The incident potential is a wave of amplitude [math]\displaystyle{ A }[/math] in displacement travelling in the positive [math]\displaystyle{ x }[/math]-direction. The incident potential can therefore be written as

[math]\displaystyle{ \phi^{\mathrm{I}} =e^{-k_{0}x}\phi_{0}\left( z\right) }[/math]

An infinite dimensional system of equations

The potential and its derivative must be continuous across the transition from open water to the plate covered region.
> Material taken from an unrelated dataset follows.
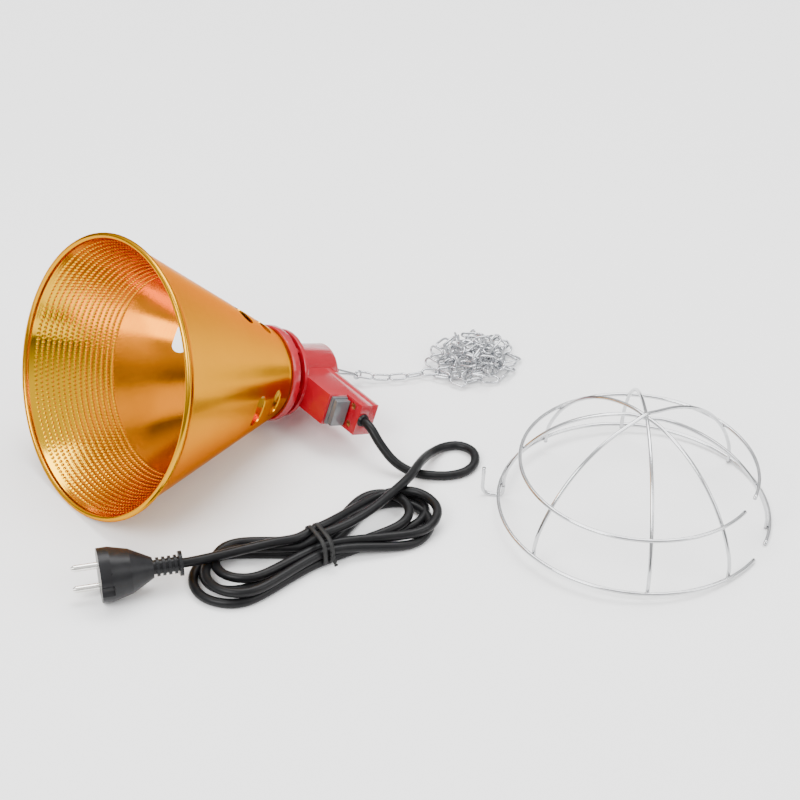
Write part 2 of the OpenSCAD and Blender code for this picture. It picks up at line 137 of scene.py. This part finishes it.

Therefore, the potentials and their derivatives at [math]\displaystyle{ x=0 }[/math] have to be equal. We obtain

[math]\displaystyle{ \phi_{0}\left( z\right) + \sum_{m=0}^{\infty} a_{m} \phi_{m}\left( z\right) =\sum_{m=0}^{\infty}b_{m}\psi_{m}(z) }[/math]

and

[math]\displaystyle{ -k_{0}\phi_{0}\left( z\right) +\sum _{m=0}^{\infty} a_{m}k_{m}\phi_{m}\left( z\right) =-\sum_{m=0}^{\infty}b_{m}\kappa_{m}\psi _{m}(z) }[/math]

for each [math]\displaystyle{ n }[/math]. We solve these equations by multiplying both equations by [math]\displaystyle{ \phi_{l}(z) }[/math] and integrating from [math]\displaystyle{ -h }[/math] to [math]\displaystyle{ 0 }[/math] to obtain:

[math]\displaystyle{ A_{0}\delta_{0l}+a_{l}A_{l} =\sum_{n=0}^{\infty}b_{m}B_{ml}\,\,\,(8) }[/math]

and

[math]\displaystyle{ -k_{0}A_{0}\delta_{0l}+a_{l}k_{l}A_l =-\sum_{m=0}^{\infty}b_{m}\kappa_{m}B_{ml} \,\,\,(9) }[/math]

If we mutiple equation (8) by [math]\displaystyle{ -k_l }[/math] and add this to equation (9) we obtain

[math]\displaystyle{ -2k_{0}A_{0}\delta_{0l} =-\sum_{m=0}^{\infty}b_{m}(k_l + \kappa_{m})B_{ml} \,\,\,(10) }[/math]

Equation (10) gives the required equations to solve for the coefficients of the water velocity potential in the dock covered region.

Numerical Solution

To solve the system of equations (10) we set the upper limit of [math]\displaystyle{ l }[/math] to be [math]\displaystyle{ M }[/math].